I think this one is not currently reachable: V rejects alias-to-alias declarations before method lookup (type B = A where A is already an alias). I tried adding a regression test for that shape, but it fails earlier with the existing alias rule, so I kept the patch limited to direct aliases only.

[GGRei]

The branch should now be ready for final review. ( gitbot is happy! )

The first P2 was fixed by supporting structured receiver methods with extra method-level generics.

For the second P2, direct aliases are now handled and covered by regression tests, including the Cgen exact-method precedence cases.
Alias-to-alias chains are different: V currently rejects declarations like type B = A when A is already an alias before method lookup is reached, so that part seems outside the scope of this PR unless the language rule itself is changed first.

[medvednikov]

V currently rejects declarations like type B = A when A is already an alias

Multi level aliases will never be allowed

[GGRei]

V currently rejects declarations like type B = A when A is already an alias

Multi level aliases will never be allowed

@medvednikov : Understood, thanks for confirming. That is consistent with the current PR scope: I did not try to support multi-level aliases. I was only clarifying the P2 raised by the GitHub review bot, since it mentioned alias chains. The added handling is only for direct aliases that V already accepts today, such as type IntListExpect = Expect[[]int].

[iperov]

What is the purpose of this?
An attempt to shorten the code at the expense of explicitness, requiring the developer to study Expect inner workings ?

[GGRei]

The purpose is not to shorten code at the expense of explicitness.

It allows a generic wrapper to expose methods only when its inner type has a specific structure. The constraint is written directly in the receiver type, so it is explicit and checked by the compiler.

So the developer does not have to guess the inner workings of Expect; the accepted shape is part of the method signature itself.

This does not change existing V behavior and it does not force anyone to use generics.

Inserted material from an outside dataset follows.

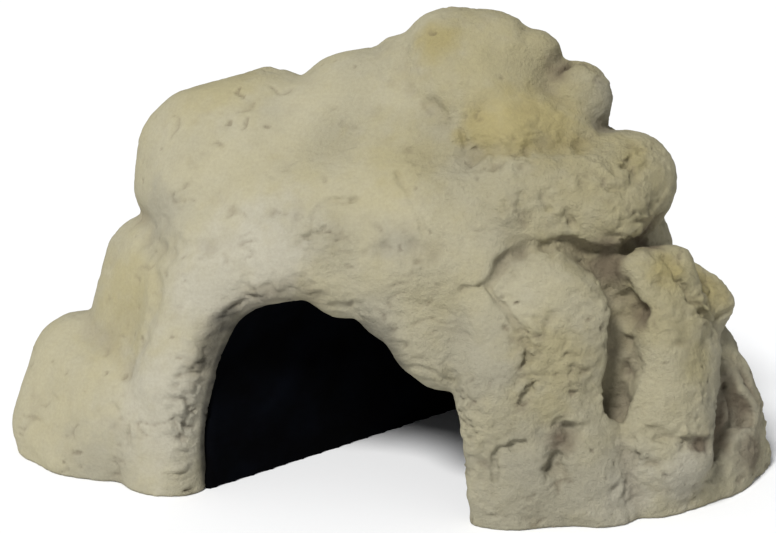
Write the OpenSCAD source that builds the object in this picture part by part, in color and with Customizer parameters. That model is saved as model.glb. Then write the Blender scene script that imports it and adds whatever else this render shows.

If a project prefers only fully concrete receiver methods, it can simply keep doing that.

[iperov]

it does not force anyone to use generics

It's the same with C++: you aren't forced to use that 'multi-layered academic masturbation' with templates. 👎

The language should be simplified and redundant features removed, but you guys are doing the opposite by adding even more.

[GGRei]

I think this is now more a general language philosophy discussion than a review of this specific PR.

For me, this is not the right place for that discussion; there are dedicated channels for language design debates.

[iperov]

No, this is precisely the place to discuss what you are doing to the language, similar to how C++ began to bloat and turned into a dead language.

And if this pull request is accepted, I don't see the point of staying with this language.